Total upstream president Yves Louis Darricarrere said west of Shetland had the prospect of becoming a third hub with gas being tied in from the Edradour field in 2016, and more coming from Glenlivet and Tobermory nearby.

“I am extremely confident that this will become a hub as Alwyn and Elgin is – we are starting a hub. There are not so many players that have these success stories,” Darricarrere said.

The company continues to focus on exploration in the three regions, having purchased nine exploration licences during the most recent bidding round, making it the largest producer in the UK.

There will also be some collaboration at Sullom Voe with their BP neighbours. Even though plans to share a power station came to naught, Total intends to export condensates taken out of the gas that comes ashore to BP, compressing the rest before sending it to Scotland.

Safety remains a prime consideration with the 20mph speed limit on the road to the plant being strictly enforced along with all safety regulations.

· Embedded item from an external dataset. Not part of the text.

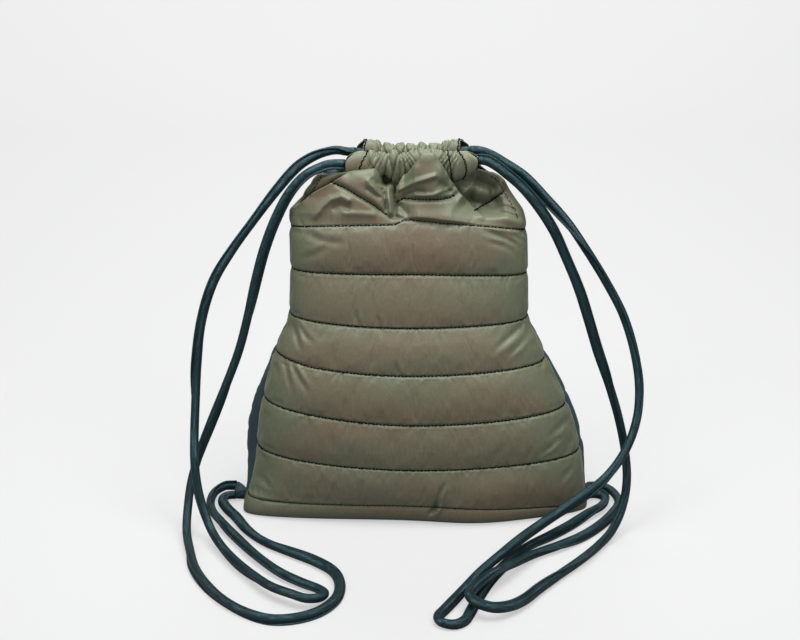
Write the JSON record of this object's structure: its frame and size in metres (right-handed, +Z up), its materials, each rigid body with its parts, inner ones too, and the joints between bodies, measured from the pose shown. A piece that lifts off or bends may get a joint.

Faulds denied there was any truth to rumours that there had been a high turnover of staff due to breaches of their strict safety rules, saying the company preferred to work with and educate employees rather than get rid of them.

However he did admit that some had lost their jobs due to anti social behaviour, as the company strives to remain a good neighbour in the islands.

He said the company employed 100 local people on site, and he was proud they were putting 15 islanders through OPITO apprenticeships to become oil and gas technicians at a cost of £250,000 per person per year.

Once it starts producing 500 million cubic feet of gas per day the plant will employ 80 people full time, all of whom are likely to be resident on the isles.

However he said they would have liked to have contracted more local firms on the construction site.

“I wouldn’t say we have been as successful as we wanted to be with local businesses, but we have a lot of local businesses contracted and they have all been working on an economic basis,” he said.

By the end of its lifetime the plant should have pumped £185 million into the Shetland economy, he added, leaving behind the Moorfield Hotel to boost the tourist trade.

How long the plant remains operational remains open to question, as Faulds repeated: “This is a hub for the future…we believe there will be a continual investment in this hub and the Shetland gas plant will be key to our future for a long time.”